Ella se echó a reír.

—Apuesto a que te pesan los años, realmente —dijo con sarcasmo—. ¿Por qué no pides la jubilación?

—Lo creas o no, la he pedido hoy... en cierto modo.

—¿Hablas en serio? El cabeceó.

—Algún día quizá pueda explicártelo, pero un hombre en mis condiciones está prácticamente acabado para el trabajo. Ya sé que parece absurdo. Hasta ridículo si quieres, pero es así y yo no soy tan tonto para no comprenderlo.

—Quien no comprende nada soy yo. ¿De qué trabajo estás hablando? El se encogió de hombros.

—Aquí es donde la conversación dará un giro de noventa grados. O hablamos de otra cosa o me marcho. Quiero acostarme un rato todavía.

—Puedes acostarte aquí si quieres. Hay sitio de sobra.

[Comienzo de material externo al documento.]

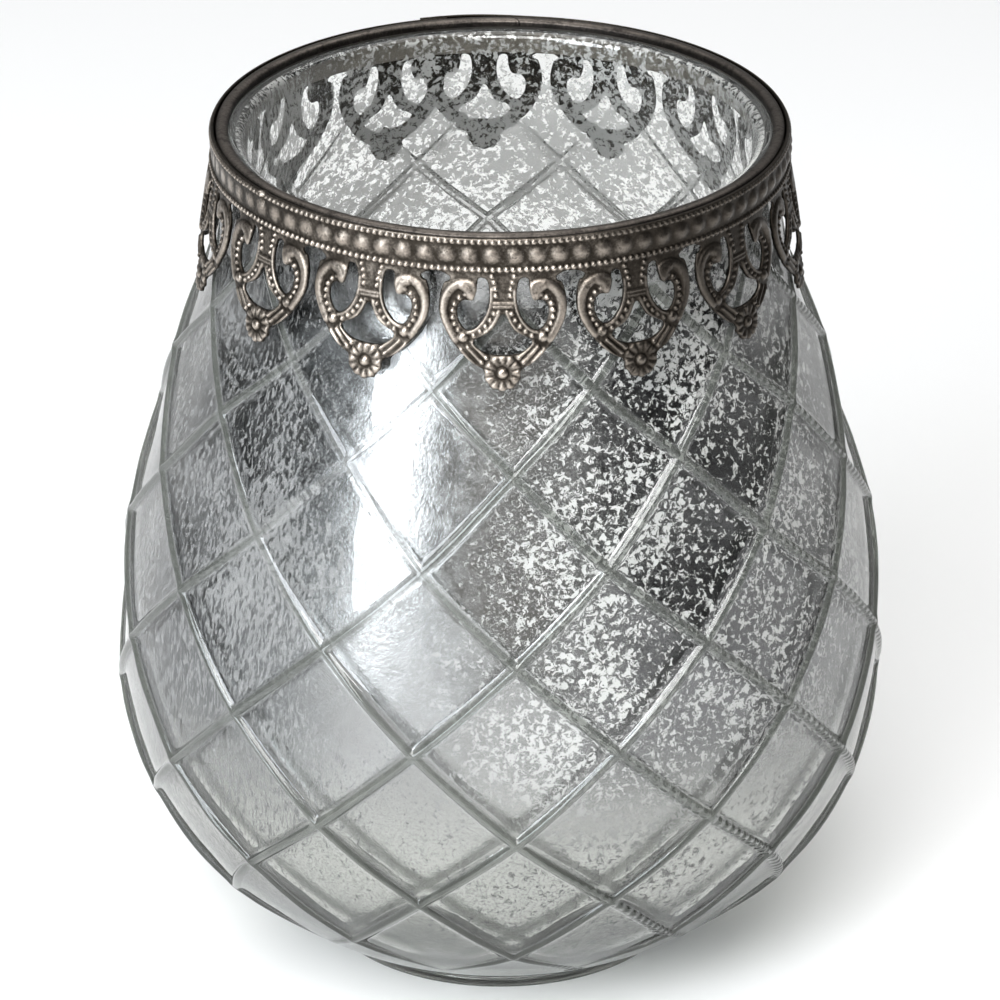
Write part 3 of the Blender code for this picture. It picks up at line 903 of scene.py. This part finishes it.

—Está bien, gracias. ¿Dónde está la cama?

—Detrás de esa puerta. Hay otra dentro que comunica con el baño.

Quedaron mirándose fijamente unos instantes sin que la leve sonrisa de la muchacha desapareciera de sus labios. Después, él también sonrió y la dejó sola.

Stella acabó su café, que ya estaba frío, y con pasos titubeantes, como si no estuviera muy segura del camino que debía seguir, fue a encerrarse en su propia alcoba.